Richard Lapinski and Janice Merzweiler were the two new parishioners voted onto the new board Sunday. According to Hermann's letter, they now face excommunication.

"I thought the outcome of the court meeting last week was that everyone was going to play nice and that the archdiocese would allow this election to go on," said Lapinski after his election to the board was announced. "Then they come like a thief in the night and deliver this letter threatening excommunication? That doesn't sound to me like the archdiocese is playing nice."

Merzweiler said she was upset at first, after receiving Hermann's letter, "but then I realized this is a struggle that's been going on for a while and I feel that now I'm really a part of it."

After the board was dissolved in June, the three board members who had voted to fire Bozek were reconciled with the archdiocese. All three, along with another former board member who had been reconciled with the church, joined the archdiocese in its lawsuit against St. Stanislaus.

Elizabeth Westhoff, assistant director of communications for the archdiocese, said the archdiocese would not comment on private correspondence or on anything pertaining to the pending suit.

In December 2005, then-St. Louis Archbishop Raymond Burke declared all six St. Stanislaus board members excommunicated after they hired Bozek to be the church's pastor.
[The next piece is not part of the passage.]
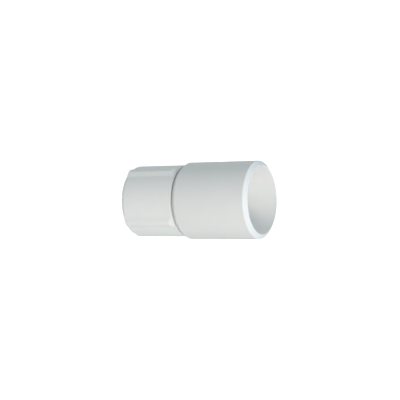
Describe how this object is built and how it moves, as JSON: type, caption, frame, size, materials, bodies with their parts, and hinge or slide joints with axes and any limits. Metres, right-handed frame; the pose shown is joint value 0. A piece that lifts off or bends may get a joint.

Burke also declared Bozek excommunicated and has since asked Pope Benedict XVI to laicize, or defrock, the priest.

Excommunication is a severe penalty. According to the Catechism of the Catholic Church, it "excludes the offender from taking part in the Eucharist or other sacraments and from the exercise of any ecclesiastical office, ministry, or function." Ultimately, excommunication is considered an attempt to bring an offending Catholic back to the church.

If Hermann declares Lapinski and Merzweiler excommunicated, the total excommunications surrounding St. Stanislaus will grow to 11. Four have since reconciled.

Among the 342 votes cast for St. Stanislaus' new board, one was cast for a write-in candidate with a name familiar to parishioners: Archbishop Raymond Burke.